Neural Quantum Propagators for Driven-Dissipative Quantum Dynamics

TL;DR

This work introduces Neural Quantum Propagators (NQP), a universal neural operator framework for driven-dissipative quantum dynamics that learns propagators in Liouville space to advance density operators under time-dependent driving. By treating external fields as inputs to a Fourier-based neural operator, NQP achieves long-time predictions with arbitrary initial states and can transfer to systems governed by different Hamiltonians via a composition property of propagators.
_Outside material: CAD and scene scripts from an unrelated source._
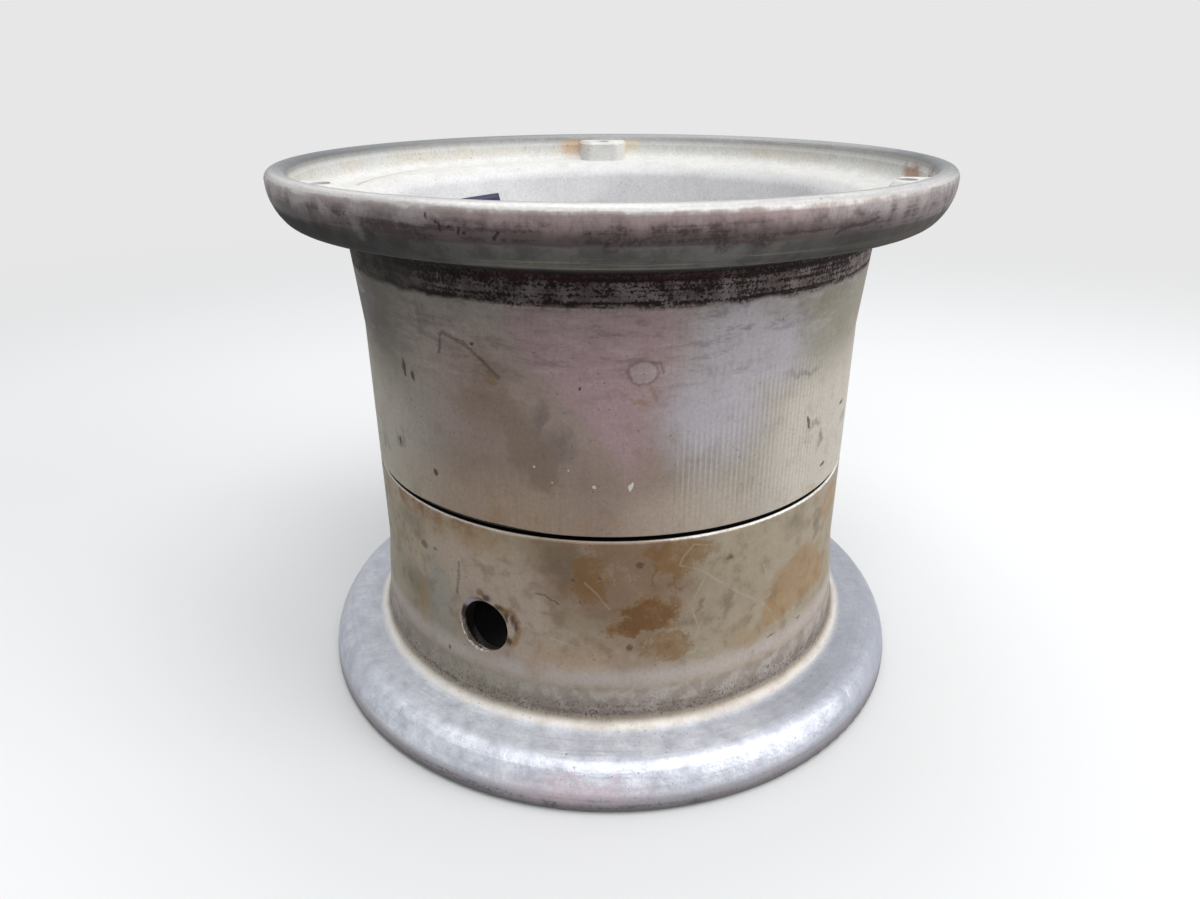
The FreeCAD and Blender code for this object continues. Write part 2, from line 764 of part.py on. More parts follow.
def make_bolt(number):
    """Head at the bottom, shank upwards through both webs."""
    body = new_body(f"through_bolt_{number}")
    head, corner, bevel = dim("head_height"), dim("hex_corner_radius"), dim("hex_chamfer")
    shank, point = dim("shank_radius"), dim("bolt_point")
    grip = dim("bolt_boss_height") * 2 + dim("washer_thickness") * 2
    nut = dim("nut_height") + dim("nut_collar_height")
    tip = head + grip + nut + dim("bolt_stick_out")
    revolve(body, [
        (0, 0),
        (corner - bevel * 2, 0),
        (corner, bevel),
        (corner, head),
        (shank, head),
        (shank, tip - point),
        (shank - point, tip),
        (0, tip),
    ])
    cut_hexagon(body, head)
    return body


def make_nut(number):
    """Self-locking nut, drawn from the face that bears on the washer to its round collar."""
    body = new_body(f"lock_nut_{number}")
    corner, bevel, height = dim("hex_corner_radius"), dim("hex_chamfer"), dim("nut_height")
    collar, bore = dim("nut_collar_radius"), dim("shank_radius")
    top = height + dim("nut_collar_height")
    revolve(body, [
        (bore, 0),
        (corner - bevel, 0),
        (corner, bevel),
        (corner, height - bevel),
        (corner - bevel, height),
        (collar, height),
        (collar, top - bevel),
        (collar - bevel, top),
        (bore, top),
    ])
    cut_hexagon(body, height)
    return body


def make_bolt_set(number):
    """One bolt with its nut and two washers, at its place on the bolt circle."""
    turn = DIMENSIONS["bolt_turn"] + 360.0 / DIMENSIONS["bolt_count"] * (number - 1)
    around = FreeCAD.Rotation(FreeCAD.Vector(0, 0, 1), turn)
    centre = around.multVec(FreeCAD.Vector(DIMENSIONS["bolt_circle_radius"], 0, 0))
    washer_sizes = dim("washer_hole_radius"), dim("washer_radius"), dim("washer_thickness")
    boss_bottom = DIMENSIONS["lower_length"] - DIMENSIONS["bolt_boss_height"]
    boss_top = DIMENSIONS["lower_length"] + DIMENSIONS["bolt_boss_height"]
    thickness = DIMENSIONS["washer_thickness"]
    pieces = [
        (make_bolt(number), boss_bottom - thickness - DIMENSIONS["head_height"]),
        (make_ring(f"head_washer_{number}", *washer_sizes), boss_bottom - thickness),
        (make_ring(f"nut_washer_{number}", *washer_sizes), boss_top),
        (make_nut(number), boss_top + thickness),
    ]
    for piece, level in pieces:
        piece.Placement = FreeCAD.Placement(centre + FreeCAD.Vector(0, 0, level), around)
    return [piece for piece, level in pieces]


# ---------------------------------------------------------------------------------------------

sub_parts = []
for which in ("lower", "upper"):
    sub_parts.append(make_wheel_half(which))
    sub_parts.extend(make_bearing(which))
    sub_parts.extend(make_seal(which))
for bolt_number in range(1, DIMENSIONS["bolt_count"] + 1):
    sub_parts.extend(make_bolt_set(bolt_number))
document.recompute()

for item in document.Objects:
    if "Invalid" in item.State or "Error" in item.State:
        raise RuntimeError(f"{item.Label} failed: {item.State}")
for sub_part in sub_parts:
    if sub_part.Shape.isNull() or not sub_part.Shape.isValid():
        raise RuntimeError(f"{sub_part.Label} has no valid shape")

os.makedirs("parts", exist_ok=True)
for sub_part in sub_parts:
    sub_part.Shape.exportStep(f"parts/{sub_part.Label}.step")
    print(f"{sub_part.Label:26s} {len(sub_part.Shape.Solids):3d} solids {sub_part.Shape.Volume:10.1f} mm3")
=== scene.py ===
"""Looks of a two-piece light aircraft wheel: worn cast halves, bearings, grease seals and through bolts."""

import json
import math

import bmesh
import bpy
from mathutils import Matrix, Vector
from mathutils.bvhtree import BVHTree


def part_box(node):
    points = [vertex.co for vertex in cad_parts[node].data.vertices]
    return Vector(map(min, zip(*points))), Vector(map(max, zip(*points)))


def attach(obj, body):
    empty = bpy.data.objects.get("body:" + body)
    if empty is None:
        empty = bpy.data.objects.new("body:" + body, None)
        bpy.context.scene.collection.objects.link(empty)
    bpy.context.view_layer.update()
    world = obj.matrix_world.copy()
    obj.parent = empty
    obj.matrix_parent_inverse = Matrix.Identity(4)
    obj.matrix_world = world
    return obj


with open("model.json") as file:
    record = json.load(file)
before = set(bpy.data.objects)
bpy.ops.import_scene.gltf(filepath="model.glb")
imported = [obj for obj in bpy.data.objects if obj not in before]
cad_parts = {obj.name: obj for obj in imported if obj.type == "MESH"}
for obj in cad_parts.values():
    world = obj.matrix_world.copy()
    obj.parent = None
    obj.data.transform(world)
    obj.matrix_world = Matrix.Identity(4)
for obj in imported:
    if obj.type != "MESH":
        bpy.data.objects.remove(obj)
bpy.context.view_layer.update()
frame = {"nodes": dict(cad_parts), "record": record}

MM = 0.001

# ---------------------------------------------------------------------------------------------
# places on the wheel, in millimetres and degrees: from the frame, and the solids' own radii


def box_mm(node):
    low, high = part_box(node)
    return low / MM, high / MM


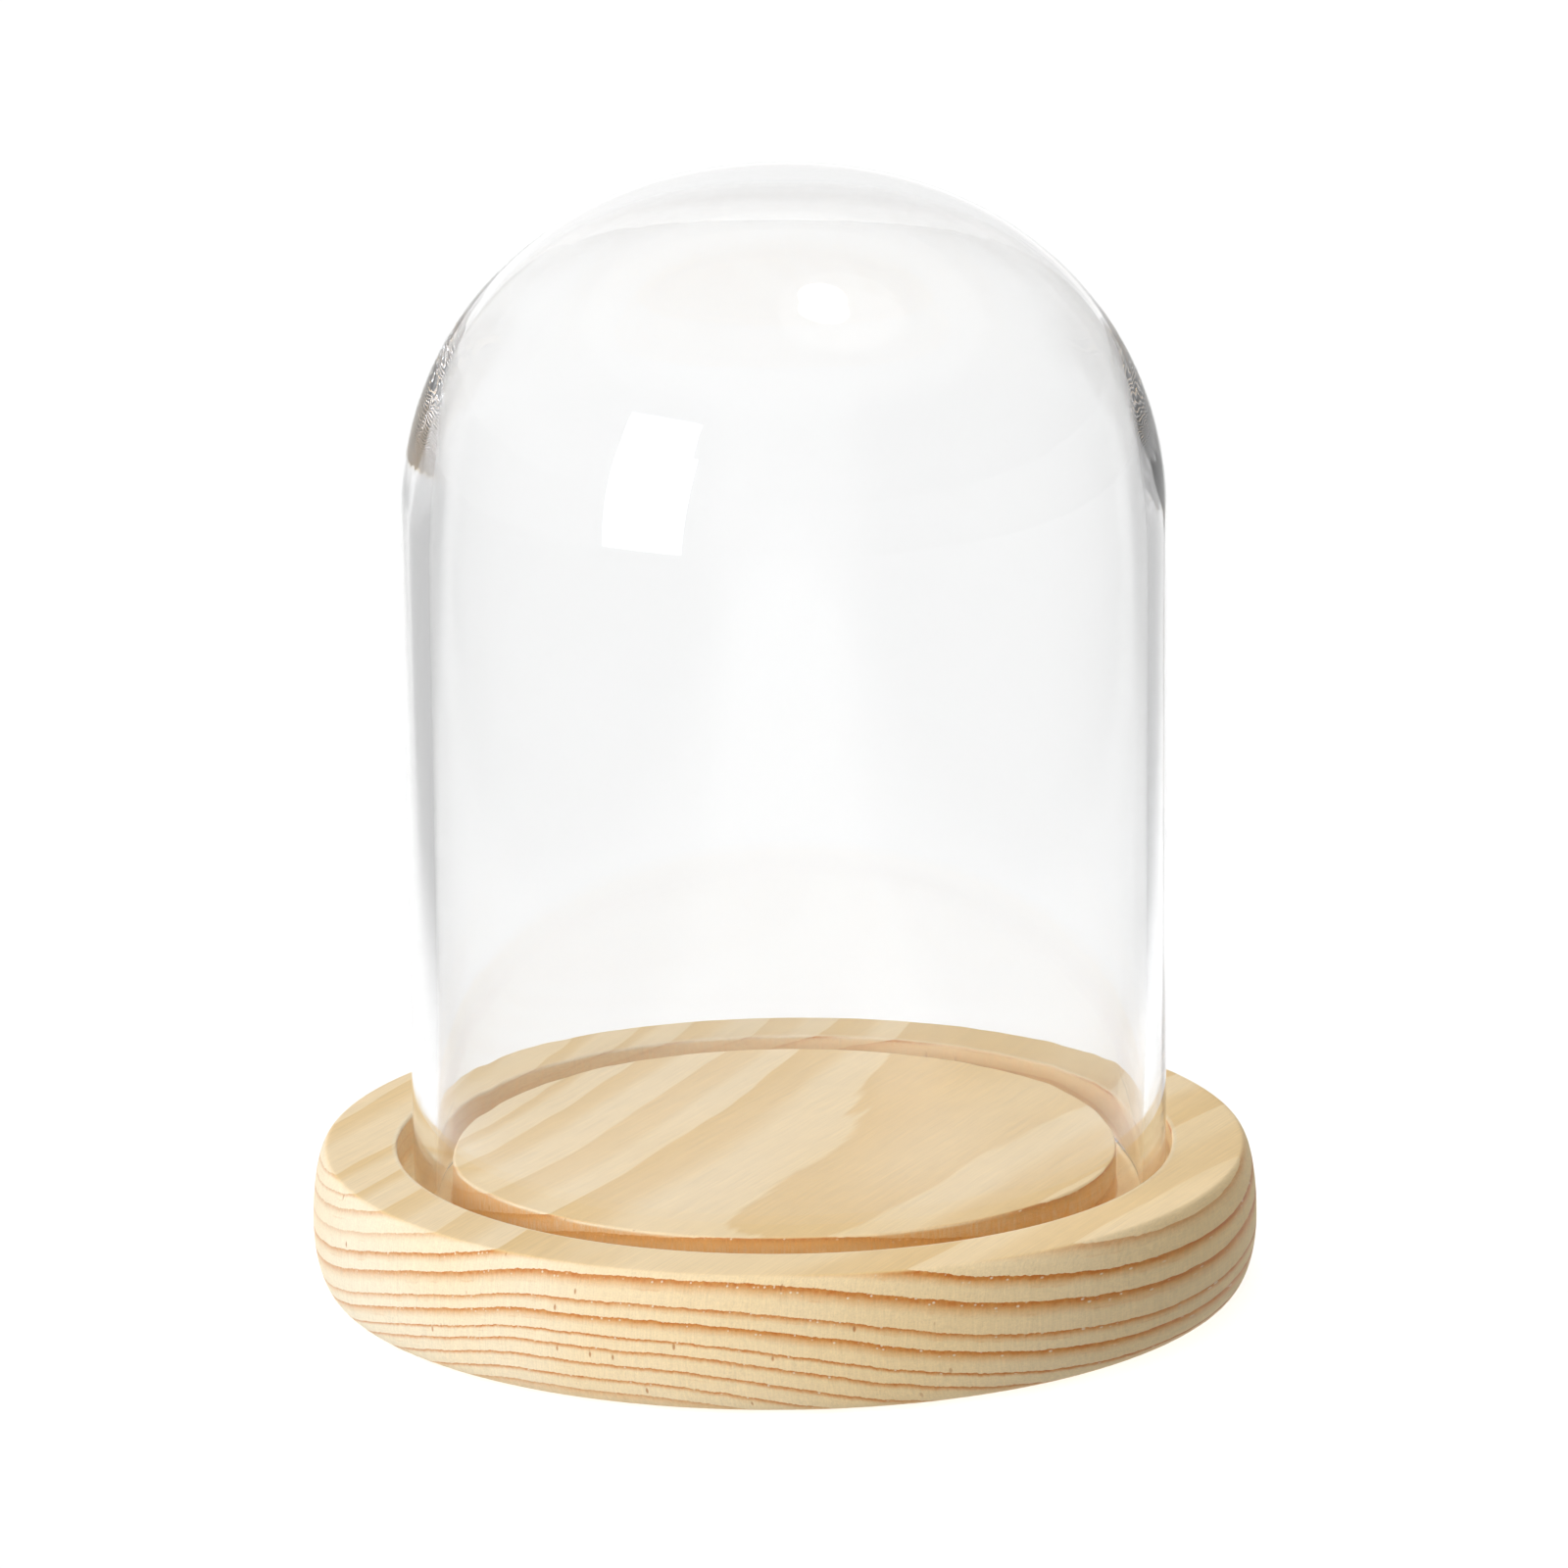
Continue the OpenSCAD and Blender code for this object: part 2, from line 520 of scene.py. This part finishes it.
class Pine:
    """Flat-sawn pine. Its rings are one solid pattern that every cut of the lathe goes through."""

    def __init__(self, tree):
        self.tree = tree
        coordinates = tree.nodes.new("ShaderNodeTexCoord")
        in_mm = scaled(tree, coordinates.outputs["Object"], 1 / MM)
        x, y, self.z = split(tree, in_mm)
        self.radius = (x * x + y * y).op("SQRT")
        self.across, along = grain_axes(x, y)
        self.place = vector(tree, self.across, along, self.z)

        # How far the surface faces up or down, and how squarely it cuts the fibres
        nx, ny, nz = split(tree, coordinates.outputs["Normal"])
        self.flat = (nz * nz).step(*FLAT_BAND)
        self.side = 1 - self.flat
        cut = grain_axes(nx, ny)[1]
        self.end_grain = (cut * cut).step(*END_BAND)

        growth = Growth(tree, self.across, along, self.z, self.flat)
        self.late, self.edge = growth.late, growth.edge

        # Streaks along the fibres, rays that stand across the rings, and marks that turning left
        self.streak = noise(tree, self.place, *STREAK)
        self.hair = noise(tree, self.place, *HAIR)
        self.rays = noise(tree, self.place, *RAYS)
        self.turned = noise(tree, in_mm, *TURNED)
        self.resin = self.canals()

    def canals(self):
        """The brown ends of resin canals, where the side cuts across the fibres."""
        gap, chance = specks(self.tree, self.place, *CANALS)
        return (1 - gap.step(*CANAL_SIZE)) * chance.step(*CANAL_CHANCE) * self.end_grain

    def ring_colour(self):
        """Pale earlywood, warmer in patches and to the right, and dark latewood."""
        patches = noise(self.tree, self.place, *PATCHES).step(*PATCH_BAND) * PATCH_WARMTH
        warmth = self.across.step(*WARM_BAND) * blend(SIDE_WARMTH, FACE_WARMTH, self.flat)
        pale = mix(self.tree, self.flat, EARLY_SIDE, EARLY_FACE)
        early = mix(self.tree, patches + warmth, pale, WARM)
        summer = mix(self.tree, self.flat, LATE_SIDE, LATE_FACE)
        colour = mix(self.tree, self.late.op("MINIMUM", 1.0), early, summer)
        edge = self.edge * (self.streak * EDGE_STREAKS + EDGE_COVER)
        return mix(self.tree, edge, colour, LATE_EDGE)

    def with_specks(self, colour):
        """Adds pale cut fibres on the dark rings of the side, and the resin canals."""
        gap, chance = specks(self.tree, self.place, *FLECKS)
        fleck = (1 - gap.step(*FLECK_SIZE)) * chance.step(*FLECK_CHANCE)
        fleck = fleck * self.late.step(*FLECK_LATE) * self.side
        colour = mix(self.tree, fleck * SPECK_COVER, colour, EARLY_SIDE)
        return mix(self.tree, self.resin * SPECK_COVER, colour, RESIN)

    def with_groove(self, colour):
        """Paints light into the groove's outer wall and floor, darkens the disc's wall with scorch and
        painted shade, and pales the lip with fur and a painted highlight.
        """
        inside = self.radius.step(DISC_R - GROOVE_SOFT, DISC_R)
        inside = inside * (1 - self.radius.step(GROOVE_R, GROOVE_R + GROOVE_SOFT))
        fade_low, fade_high = [BASE_H - depth for depth in GROOVE_FADE]
        deep = inside * (1 - self.z.step(fade_low, fade_high))
        near, far = [DISC_R + gap for gap in DISC_BAND]
        on_disc = 1 - self.radius.step(near, far)
        # Scorch with painted shade in the groove, most on the disc's wall and along the rays
        scorched_and_shaded = deep * (on_disc + self.rays) * GROOVE_COVER
        # Painted light on the groove's outer wall and floor
        colour = mix(self.tree, deep * (1 - on_disc) * GROOVE_COVER, colour, GROOVE_PAINTED_LIGHT)
        colour = mix(self.tree, scorched_and_shaded, colour, SCORCH_AND_SHADE)
        # Fur with a painted highlight: a pale band along the groove's rounded lip
        lip = 1 - (self.radius - GROOVE_R - EDGE_R).op("ABSOLUTE").step(*FUR_AND_HIGHLIGHT_BAND)
        return mix(self.tree, lip * (self.hair * FUR_AND_HIGHLIGHT_HAIR + FUR_AND_HIGHLIGHT_COVER), colour, EARLY_SIDE)

    def shade(self):
        """How much lighter or darker each place is than its colour, with painted light on the disc
        under the glass.
        """
        # Painted light: the disc under the glass is made paler, to make up for light that the glass
        # holds back
        painted_disc_light = 1 - self.radius.step(DISC_R, GROOVE_R)
        shade = 1.0 + self.streak * STREAK_SHADE + self.hair * HAIR_SHADE
        shade = shade + self.turned * TURNED_SHADE + painted_disc_light * DISC_PAINTED_LIGHT
        return shade + self.rays * self.side * RAYS_SHADE

    def height(self):
        """The surface's fine relief."""
        ridges = self.hair + self.rays * self.side * RAYS_RELIEF + self.turned * TURNED_RELIEF
        return ridges + self.late * LATE_RELIEF - self.resin * RESIN_DEPTH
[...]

The physics-informed training combines data-driven propagation losses with residuals from the quantum master equation, enabling accurate dynamics for open quantum systems such as the spin-boson model and a three-state Gamma system. The approach offers a path toward efficient, transferable simulations of driven open quantum systems, though scaling to large many-body systems remains a challenge, potentially addressable via tensor-network representations or alternative learning strategies for control applications.

Abstract

Describing the dynamics of strong-laser driven open quantum systems is a very challenging task that requires the solution of highly involved equations of motion. While machine learning techniques are being applied with some success to simulate the time evolution of individual quantum states, their use to approximate time-dependent operators (that can evolve various states) remains largely unexplored. In this work, we develop driven neural quantum propagators (NQP), a universal neural network framework that solves driven-dissipative quantum dynamics by approximating propagators rather than wavefunctions or density matrices. NQP can handle arbitrary initial quantum states, adapt to various external fields, and simulate long-time dynamics, even when trained on far shorter time windows. Furthermore, by appropriately configuring the external fields, our trained NQP can be transferred to systems governed by different Hamiltonians. We demonstrate the effectiveness of our approach by studying the spin-boson and the three-state transition Gamma models.

Figures (4)

• Figure 1: The architecture of (a) the driven NQP model, and (b) the $l$-th Fourier layer, respectively. $\mathcal{F}$ and $\mathcal{F}^{-1}$ denote the Fourier transform and its inverse. $+$ and $\sigma$ are the element-wise addition and the GeLU activation function.
• Figure 2: The population and coherence dynamics of the spin-boson model at $\omega_{f} =$ (a) $0.2$, (b) $0.4$, (c) $0.6$, and (d) $1.0$ as predicted by the NQP model. The red, blue, green, and purple curves represent the populations, $p_{g}$, $p_{e}$, and the real and imaginary parts of $\rho_{eg}$, respectively. The solid and dashed lines represent the results from the NQP model and the reference RK4 (shown with a marker for better illustration), respectively.
• Figure 3: The population dynamics of the three-state system at $c_1 = 0.3$ and different $c_3$ cases. The solid line represents the results evaluated from our NQP model, which was shared among all the cases. The dotted line represents the reference RK4 result.
• Figure 4: The population dynamics $p_{g}(t)$ for different $\omega_{f}$ evaluated from the NQP model with $t_{max} = 5$ (red) and $10$ (blue). The reference RK4 results are shown in black.